Demandez à mes deux fils de 12 et 14 ans, ils sont toujours morts de rire quand ils me voient en train d’essayer de surfer sur Internet (rires). Plus sérieusement, je ne me sers de mon ordinateur que pour écrire des textes, les enregistrer et les envoyer.


Avec du recul, que pensez-vous de l’Instance équité et réconciliation (IER) ?
Cette instance a fait beaucoup de choses, mais ce n’était pas suffisant. Il y a eu beaucoup de paroles en l’air. En ce qui nous concerne, on nous avait promis que Tazmamart ne serait pas rasé, qu’il y aurait un musée et que les tombes seraient identifiées et auraient des épitaphes. C’est tout le contraire qui est arrivé. Driss Benzekri nous a laissé tomber.


Quel regard portez-vous sur l’évolution des droits de l’homme au Maroc ?
Fort heureusement, nous sommes aujourd’hui très loin de la période Hassan II et de son grand vizir Driss Basri. Mais il y a encore beaucoup de choses à faire. Le problème, c’est que l’Etat a opté pour des demi-solutions. Pourquoi ne pas dire enfin toute la vérité sur les affaires Ben Barka, Manouzi et Rouissi ? Je ne comprends vraiment pas.


Antécédents
1947.  Naissance à Ghafsay, dans le Rif
1971.  Emprisonné suite au coup d’Etat de Skhirat
1991.  Libéré du bagne de Tazmamart
1998.  Se marie
2000.  Publie Cellule 10 chez Tarik Editions / Paris Méditerranée
2012.  Sort un recueil de nouvelles, Mihnat Al Faragh (Tarik Editions)

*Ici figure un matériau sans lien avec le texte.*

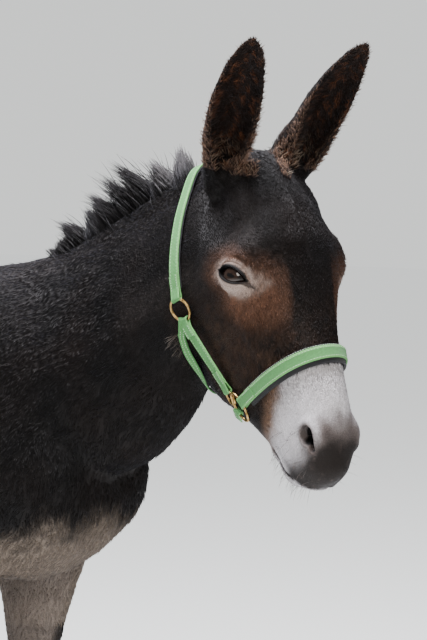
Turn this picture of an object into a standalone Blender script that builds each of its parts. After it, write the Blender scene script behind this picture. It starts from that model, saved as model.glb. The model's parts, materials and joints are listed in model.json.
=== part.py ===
"""A standing donkey in a webbing headcollar, life size, as a still model.

Metres, +Z up. The donkey faces -Y, so its right side is at -X. Every length is a real one and
the outer faces are where the tips of the coat end. The body's forms are lofted from named
stations, fused into one skin, and parted into head, neck, trunk and legs by cuts GAP wide. The
headcollar's straps follow the hull of the head where each one runs.
"""

import math

import bmesh
import bpy
import numpy as np
from mathutils import Matrix, Vector
from mathutils.bvhtree import BVHTree

# ------------------------------------------------------------------ driving sizes
GAP = 0.0004  # left between two solids that meet
VOXEL = 0.0035  # grain of the joined body before it is thinned
FRONT_FACETS = 1790  # triangles of head and upper neck
REST_FACETS = 2000  # triangles of lower neck, trunk and legs
EAR_FACETS = 280
TAIL_FACETS = 180

POLL = Vector((-0.012, -0.630, 1.296))  # between the ears, where the head's own axes start
HEAD_YAW = math.radians(14.5)  # the head turns this far to the donkey's right
HEAD_PITCH = math.radians(64.0)  # its face slopes this far below level
HEAD_TILT = math.radians(-1.5)  # and its left side hangs this far
EYE_ALONG, EYE_SIDE, EYE_DEPTH = 0.190, 0.087, 0.046  # eyeball centre on the head's axes
EYE_RADIUS = 0.0205
EAR_LENGTH = 0.247
HOOF_HEIGHT = 0.062
STRAP_THICK = 0.0030
STRAP_CLEAR = 0.0020  # between the coat's facets and a strap


# ------------------------------------------------------------------ the scene and its groups
def clear_scene():
    for item in list(bpy.data.objects):
        bpy.data.objects.remove(item, do_unlink=True)


def new_group(name, hidden=False):
    group = bpy.data.collections.new(name)
    bpy.context.scene.collection.children.link(group)
    group.hide_render = hidden
    return group


def material(name, colour, roughness, metallic=0.0):
    made = bpy.data.materials.new(name)
    made.use_nodes = True
    shader = made.node_tree.nodes["Principled BSDF"]
    shader.inputs["Base Color"].default_value = (*colour, 1.0)
    shader.inputs["Roughness"].default_value = roughness
    shader.inputs["Metallic"].default_value = metallic
    made.diffuse_color = (*colour, 1.0)
    return made


def add_mesh(name, mesh, group, surface=None):
    made = bpy.data.objects.new(name, mesh)
    group.objects.link(made)
    if surface:
        mesh.materials.clear()
        mesh.materials.append(surface)
    return made


def remove(item):
    mesh = item.data
    bpy.data.objects.remove(item, do_unlink=True)
    bpy.data.meshes.remove(mesh)


def evaluated_copy(item, name, group):
    """A plain mesh object of what the modifiers of item give."""
    bpy.context.view_layer.update()
    graph = bpy.context.evaluated_depsgraph_get()
    mesh = bpy.data.meshes.new_from_object(item.evaluated_get(graph))
    mesh.name = name
    mesh.transform(item.matrix_world)
    return add_mesh(name, mesh, group)


# ------------------------------------------------------------------ axes of the turned head
FACE_FORWARD = Vector((-math.sin(HEAD_YAW), -math.cos(HEAD_YAW), 0.0))
FACE_LEFT = Vector((math.cos(HEAD_YAW), -math.sin(HEAD_YAW), 0.0))
HEAD_ALONG = FACE_FORWARD * math.cos(HEAD_PITCH) - Vector((0, 0, math.sin(HEAD_PITCH)))
UNTILTED_OUT = FACE_FORWARD * math.sin(HEAD_PITCH) + Vector((0, 0, math.cos(HEAD_PITCH)))
HEAD_LEFT = FACE_LEFT * math.cos(HEAD_TILT) + UNTILTED_OUT * math.sin(HEAD_TILT)
HEAD_OUT = UNTILTED_OUT * math.cos(HEAD_TILT) - FACE_LEFT * math.sin(HEAD_TILT)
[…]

Croyez-le ou non, Ahmed Marzouki est un homme très jovial, même s’il a vécu l’enfer pendant 18 ans à Tazmamart. Arrivé avec 30 minutes de retard, l’ancien détenu politique s’excuse, en expliquant avec le sourire qu’il n’a jamais eu le sens de la ponctualité, “à part, ironie du sort, le jour du coup d’Etat de Skhirat en 1971”. Un jour qui a changé sa vie, et qui a fait de cet ancien militaire le détenu le plus connu des années de plomb. Attablé à un café du centre-ville de Rabat, Marzouki parle de ses années d’incarcération comme s’il racontait de banals souvenirs de jeunesse. “Vous savez, avec le temps, cela ne me fait plus ni chaud ni froid de parler des horreurs que nous avons vécues”, explique-t-il calmement. Mais lorsqu’il est question de parler des responsables censés défendre les victimes des atteintes aux droits de l’homme, il s’énerve : “Ils nous ont tous oubliés, alors que nous avions confiance en eux. Sebbar, Herzenni, El Yazami ou encore Ramid, ils ont tous érigé un mur entre eux et les victimes des années de plomb. Ils considèrent que ce n’est plus leur problème”. Sauf qu’ils sont toujours là. Et Marzouki aussi, déterminé plus que jamais à ne pas baisser les bras.